The rising cost of supplying the films and fierce competition from megaplexes, the internet and DVD’s have killed many modern drive-ins. Some owners have devised of ways besides raising concession stand prices to make their business viable by offering other attractions along with the feature films. According to Paul Lukas in his article “The Last Picture Shows” published in “Money”, The Fairlee Drive-In located in Fairlee, Vermont is also home to a motel. Customers can watch the films from their motel rooms which overlook the screen. Becky’s Drive-In Theatre in Walnutport, Pennsylvania offers pony rides to customers during its weekend run. Many drive-ins offer miniature golf courses such as Oklahoma’s own Chief Drive-In located in Chickasha.

Despite the small number of remaining theatres, Oklahoma is still a great place to catch a drive-in movie. The few theatres still operating offer features on the weekends near the beginning of summer. The drive-ins still in operation are The Tower Drive-In located in Poteau and the Beacon Drive-In located in Guthrie along with The Chief Drive-In located in Chickasha, The Winchester Drive-In located in Oklahoma City and The Corral Drive-In located in Guymon.

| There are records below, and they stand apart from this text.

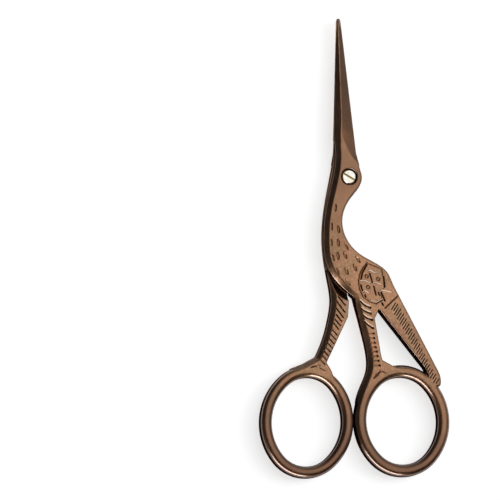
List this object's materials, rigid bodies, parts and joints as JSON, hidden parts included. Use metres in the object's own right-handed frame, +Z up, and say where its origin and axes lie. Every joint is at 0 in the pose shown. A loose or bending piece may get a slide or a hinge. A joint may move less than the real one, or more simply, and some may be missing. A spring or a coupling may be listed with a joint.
{
  "type": "stork embroidery scissors",
  "caption": "Slim embroidery scissors shaped as a standing stork: long beak blades, carved body and tail, oval finger rings and a slotted pivot screw.",
  "frame": {"origin": "on the pivot screw's axis, in the plane of the table the closed scissors lie on", "axes": "+X across the bird towards its tail, +Y along the closed blades to their points, +Z up from the table through the screw's head"},
  "size_m": [0.0476, 0.1141, 0.0042],
  "materials": {
    "bronze_steel": "satin copper bronze plating on forged steel",
    "screw_steel": "bright nickel plating"
  },
  "bodies": {
    "rear": {"rear_half": "bronze_steel", "pivot_screw": "screw_steel"},
    "front": {"front_half": "bronze_steel"}
  },
  "joints": [
    {"name": "pivot", "type": "hinge", "parent": "rear", "child": "front", "pos_m": [0, 0, 0], "axis": [0, 0, 1], "range_deg": [0, 90]}
  ]
}
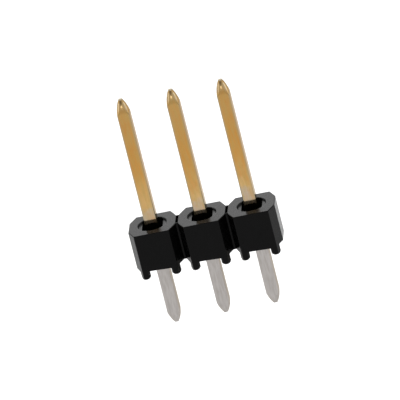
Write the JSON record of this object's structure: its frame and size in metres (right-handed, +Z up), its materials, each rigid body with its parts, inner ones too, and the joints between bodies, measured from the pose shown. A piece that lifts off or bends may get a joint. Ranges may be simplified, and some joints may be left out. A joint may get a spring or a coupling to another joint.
{
  "type": "pin header strip",
  "caption": "Straight single-row pin header with 2.54 mm spacing, gold mating posts, tin solder tails and a black moulded housing",
  "frame": {"origin": "on the axis of the middle pin, at the face of the board that the housing's feet stand on", "axes": "+X along the row, +Z up the mating posts, -Y is the front"},
  "size_m": [0.0074, 0.0024, 0.0124],
  "materials": {
    "housing_black": "fine satin moulding",
    "pin_plating": "bright gold plate on the post, matt tin on the tail"
  },
  "bodies": {
    "root": {"housing": "housing_black", "pin_left": "pin_plating", "pin_middle": "pin_plating", "pin_right": "pin_plating"}
  },
  "joints": []
}
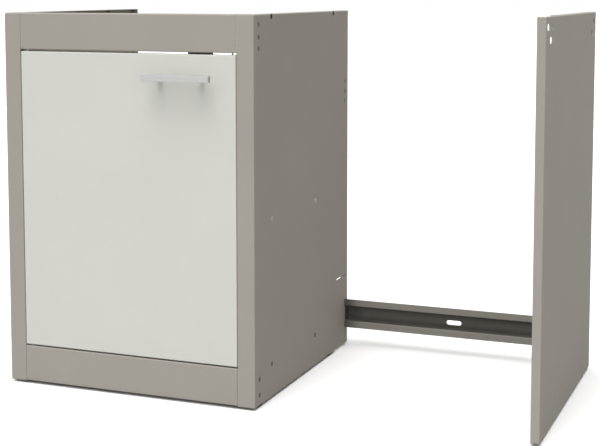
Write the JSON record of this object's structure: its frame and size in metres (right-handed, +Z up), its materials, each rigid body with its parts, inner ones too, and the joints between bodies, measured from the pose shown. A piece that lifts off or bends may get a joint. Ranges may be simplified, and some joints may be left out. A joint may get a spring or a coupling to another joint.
{
  "type": "kitchenette base cabinet",
  "caption": "Sheet-steel kitchenette base unit: a cabinet with an inset door and a bar handle, an open appliance niche to its right, an end panel and a low rear rail",
  "frame": {"origin": "on the floor, under the middle of the unit's overall box with its feet screwed in", "axes": "+X to the right as seen from the door, +Y to the back of the unit, +Z up; the door faces -Y"},
  "size_m": [1.2, 0.615, 0.832],
  "materials": {
    "carcass": "satin warm grey powder coat on sheet steel",
    "door": "satin light grey powder coat on sheet steel",
    "core": "raw paper honeycomb",
    "handle": "satin anodised",
    "zinc": "bright zinc plate",
    "dark_zinc": "black zinc plate",
    "nylon": "natural nylon",
    "black_plastic": "matte black moulding",
    "magnet": "dark sintered ferrite"
  },
  "bodies": {
    "carcass": {"left_side_panel": "carcass", "right_side_panel": "carcass", "end_panel": "carcass", "top_fascia": "carcass", "plinth": "carcass", "bottom_shelf": "carcass", "middle_shelf": "carcass", "upper_rear_rail": "carcass", "lower_rear_rail": "carcass", "niche_rail": "carcass", "upper_pivot_plate": "zinc", "lower_pivot_plate": "zinc", "upper_pivot_pin": "zinc", "lower_pivot_pin": "zinc", "foot_nut_left_front": "zinc", "foot_nut_left_rear": "zinc", "foot_nut_middle_front": "zinc", "foot_nut_middle_rear": "zinc", "foot_nut_end_front": "zinc", "foot_nut_end_rear": "zinc", "fascia_screw_1_left": "dark_zinc", "fascia_screw_1_right": "dark_zinc", "fascia_screw_2_left": "dark_zinc", "fascia_screw_2_right": "dark_zinc", "fascia_screw_3_left": "dark_zinc", "fascia_screw_3_right": "dark_zinc", "plinth_screw_1_left": "dark_zinc", "plinth_screw_1_right": "dark_zinc", "plinth_screw_2_left": "dark_zinc", "plinth_screw_2_right": "dark_zinc", "bottom_shelf_screw_1_left": "dark_zinc", "bottom_shelf_screw_1_right": "dark_zinc", "bottom_shelf_screw_2_left": "dark_zinc", "bottom_shelf_screw_2_right": "dark_zinc", "middle_shelf_screw_1_left": "dark_zinc", "middle_shelf_screw_1_right": "dark_zinc", "middle_shelf_screw_2_left": "dark_zinc", "middle_shelf_screw_2_right": "dark_zinc", "niche_rail_bolt_left": "dark_zinc", "niche_rail_bolt_right": "dark_zinc", "catch_housing": "black_plastic", "catch_magnet": "magnet"},
    "door": {"door_front_skin": "door", "door_back_panel": "door", "door_core": "core", "upper_pivot_bush": "nylon", "lower_pivot_bush": "nylon", "handle_bar": "handle", "handle_post_left": "handle", "handle_post_right": "handle", "handle_screw_left": "zinc", "handle_screw_right": "zinc", "strike_plate": "zinc"},
    "foot_left_front": {"levelling_foot_left_front": "black_plastic"},
    "foot_left_rear": {"levelling_foot_left_rear": "black_plastic"},
    "foot_middle_front": {"levelling_foot_middle_front": "black_plastic"},
    "foot_middle_rear": {"levelling_foot_middle_rear": "black_plastic"},
    "foot_end_front": {"levelling_foot_end_front": "black_plastic"},
    "foot_end_rear": {"levelling_foot_end_rear": "black_plastic"}
  },
  "joints": [
    {"name": "door_hinge", "type": "hinge", "parent": "carcass", "child": "door", "pos_m": [-0.5448, -0.2655, 0.42], "axis": [0, 0, -1], "range_deg": [0, 110]},
    {"name": "foot_left_front_height", "type": "slide", "parent": "carcass", "child": "foot_left_front", "axis": [0, 0, -1], "range_m": [0, 0.012]},
    {"name": "foot_left_rear_height", "type": "slide", "parent": "carcass", "child": "foot_left_rear", "axis": [0, 0, -1], "range_m": [0, 0.012]},
    {"name": "foot_middle_front_height", "type": "slide", "parent": "carcass", "child": "foot_middle_front", "axis": [0, 0, -1], "range_m": [0, 0.012]},
    {"name": "foot_middle_rear_height", "type": "slide", "parent": "carcass", "child": "foot_middle_rear", "axis": [0, 0, -1], "range_m": [0, 0.012]},
    {"name": "foot_end_front_height", "type": "slide", "parent": "carcass", "child": "foot_end_front", "axis": [0, 0, -1], "range_m": [0, 0.012]},
    {"name": "foot_end_rear_height", "type": "slide", "parent": "carcass", "child": "foot_end_rear", "axis": [0, 0, -1], "range_m": [0, 0.012]}
  ]
}
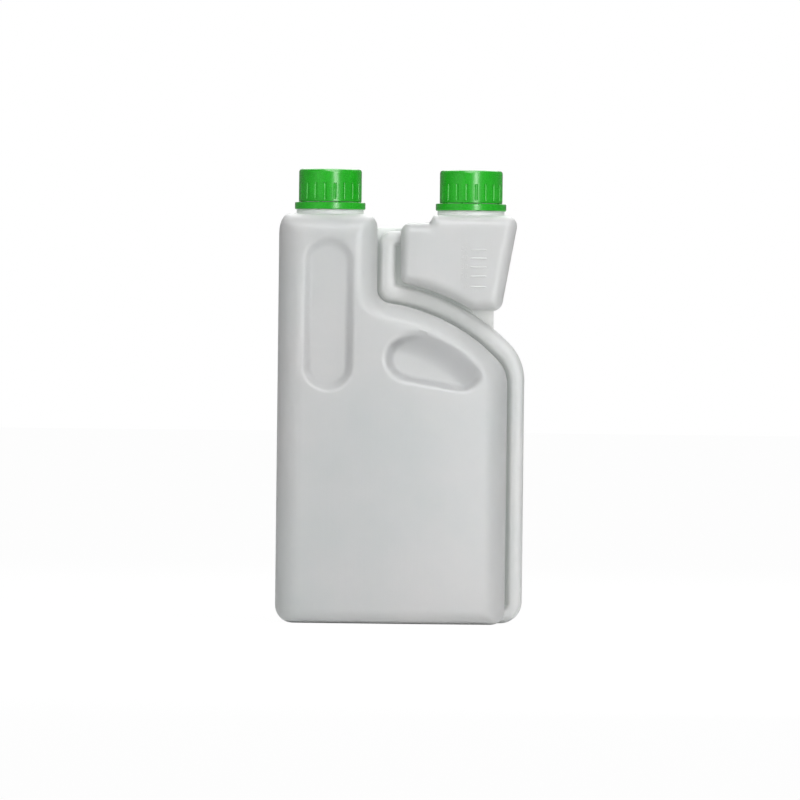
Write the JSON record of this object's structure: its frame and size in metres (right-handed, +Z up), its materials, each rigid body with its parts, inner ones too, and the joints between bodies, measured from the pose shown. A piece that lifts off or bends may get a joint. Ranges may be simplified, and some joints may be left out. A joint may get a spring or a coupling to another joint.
{
  "type": "dosing bottle",
  "caption": "Blow-moulded twin-neck dosing bottle: a main chamber feeds a side channel that rises over the shoulder into a small dosing chamber, each neck closed by a fluted screw cap.",
  "frame": {"origin": "centre of the base, on the surface that the bottle stands on", "axes": "+Z up along the neck axes, -Y towards the front, +X from the filling neck towards the dosing neck; the bottle is symmetrical about the XZ plane"},
  "size_m": [0.117, 0.069, 0.215],
  "materials": {
    "natural_plastic": "translucent milky blown polyethylene, satin",
    "green_plastic": "moulded bright green polypropylene, soft gloss",
    "liner_foam": "white foamed sealing disc"
  },
  "bodies": {
    "body": {"bottle": "natural_plastic", "main_tamper_ring": "green_plastic", "dosing_tamper_ring": "green_plastic"},
    "main_liner_body": {"main_liner": "liner_foam"},
    "main_cap_body": {"main_cap": "green_plastic"},
    "dosing_liner_body": {"dosing_liner": "liner_foam"},
    "dosing_cap_body": {"dosing_cap": "green_plastic"}
  },
  "joints": [
    {"name": "main_cap_lift", "type": "slide", "parent": "body", "child": "main_liner_body", "axis": [0, 0, 1], "range_m": [0, 0.0105]},
    {"name": "main_cap_turn", "type": "hinge", "parent": "main_liner_body", "child": "main_cap_body", "pos_m": [-0.0346, 0, 0.207], "axis": [0, 0, 1], "range_deg": [0, 900]},
    {"name": "dosing_cap_lift", "type": "slide", "parent": "body", "child": "dosing_liner_body", "axis": [0, 0, 1], "range_m": [0, 0.0105]},
    {"name": "dosing_cap_turn", "type": "hinge", "parent": "dosing_liner_body", "child": "dosing_cap_body", "pos_m": [0.0323, 0, 0.207], "axis": [0, 0, 1], "range_deg": [0, 900]}
  ],
  "couplings": [
    {"joint": "main_cap_lift", "follows": "main_cap_turn", "m_per_rad": 0.00066845},
    {"joint": "dosing_cap_lift", "follows": "dosing_cap_turn", "m_per_rad": 0.00066845}
  ]
}
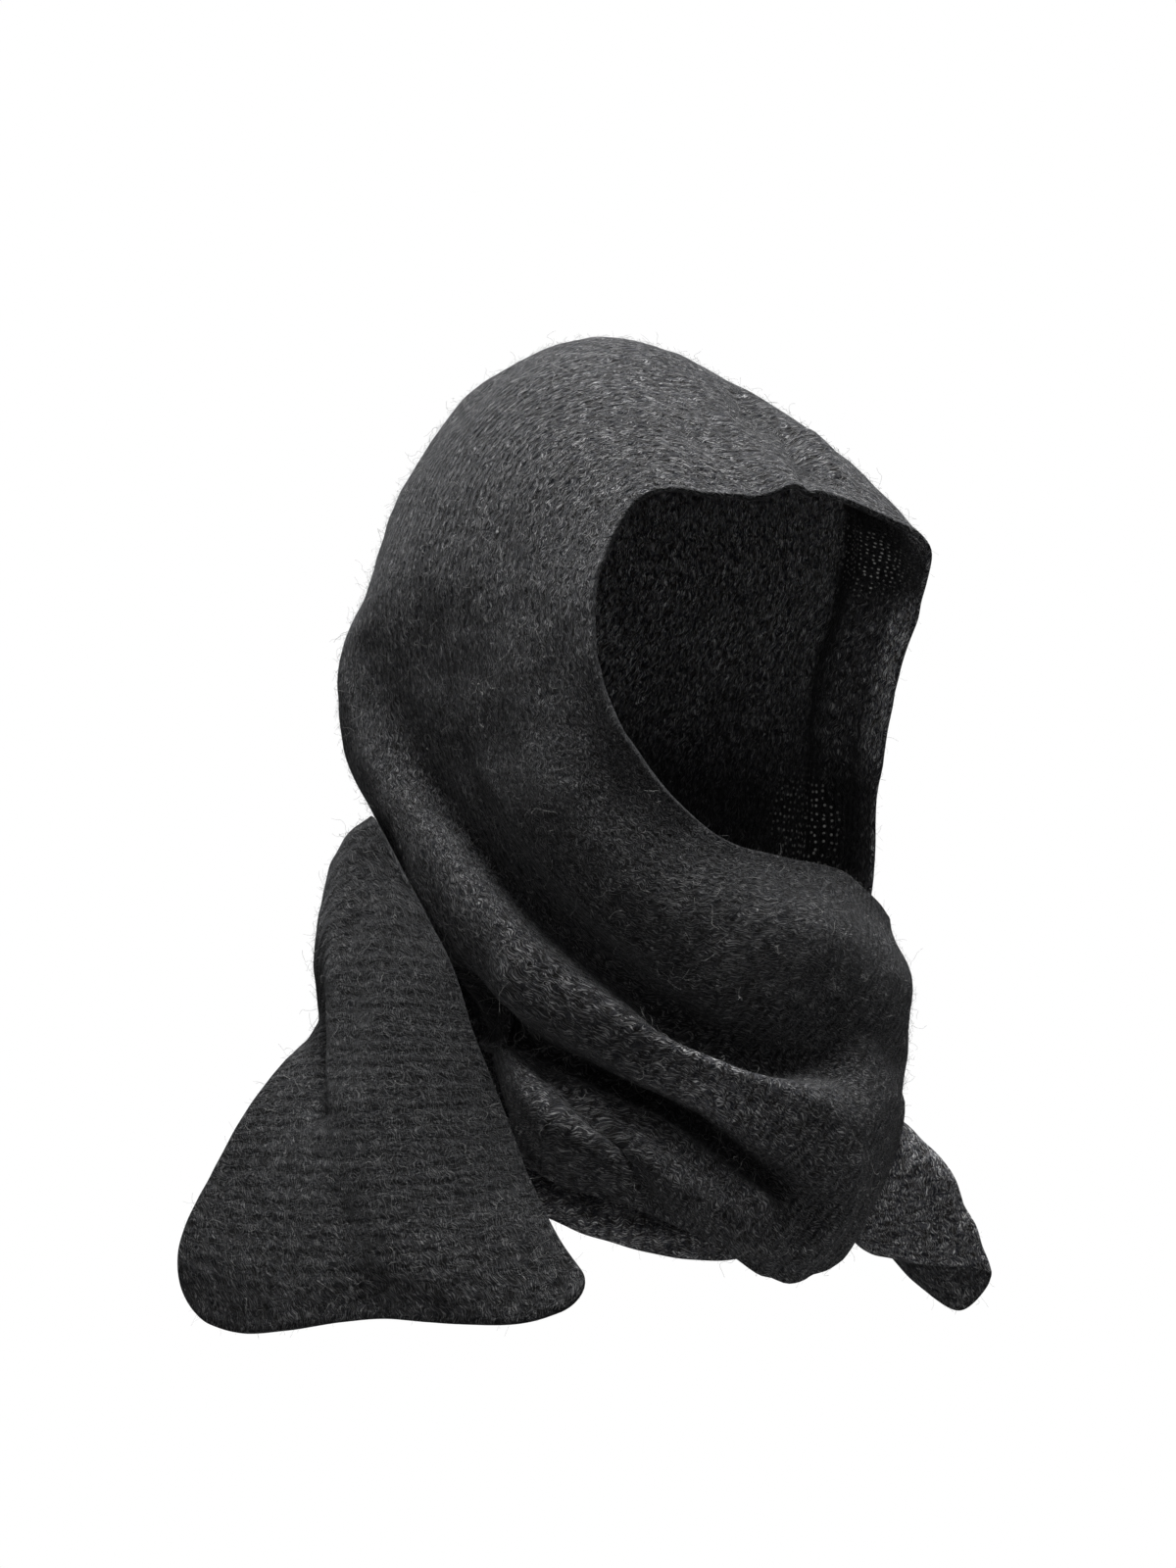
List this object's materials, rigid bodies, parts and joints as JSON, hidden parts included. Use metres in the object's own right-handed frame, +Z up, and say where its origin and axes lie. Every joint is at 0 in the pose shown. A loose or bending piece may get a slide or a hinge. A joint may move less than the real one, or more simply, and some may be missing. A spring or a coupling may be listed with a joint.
{
  "type": "hooded scarf",
  "caption": "Knitted hooded scarf in its worn form: a deep hood that runs into a rolled front wrap, a loop under it, and two scarf tails over the shoulders.",
  "frame": {"origin": "top of the head, on the inside of the crown, where the head carries the hood", "axes": "+Z up, the face looks along -Y, the wearer's left is +X"},
  "size_m": [0.4717, 0.3749, 0.6108],
  "materials": {
    "knit_face": "brushed charcoal heather knit, face side with upright columns, long soft fibres",
    "knit_reverse": "brushed charcoal heather knit, reverse side with faint rows across"
  },
  "bodies": {
    "root": {"hood": "knit_face", "under_wrap": "knit_face", "right_tail": "knit_reverse", "left_tail": "knit_reverse"}
  },
  "joints": []
}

Drive-In theatres offer up a taste of nostalgia that can take a person back in time no matter how young or old they are. The industry seems to be in an upswing after many years of decline as parents reminisce their youth by taking families of their own to catch a double feature at a local drive-in theatre. Watching a movie at a drive-in theatre offers up the chance to forget about the hectic troubles of our daily lives and get lost in the past for a few hours. In the age of amazing technology and up-to-the-minute news it is nice to take a step back and enjoy the technology of years past while you take in the good company of family and friends.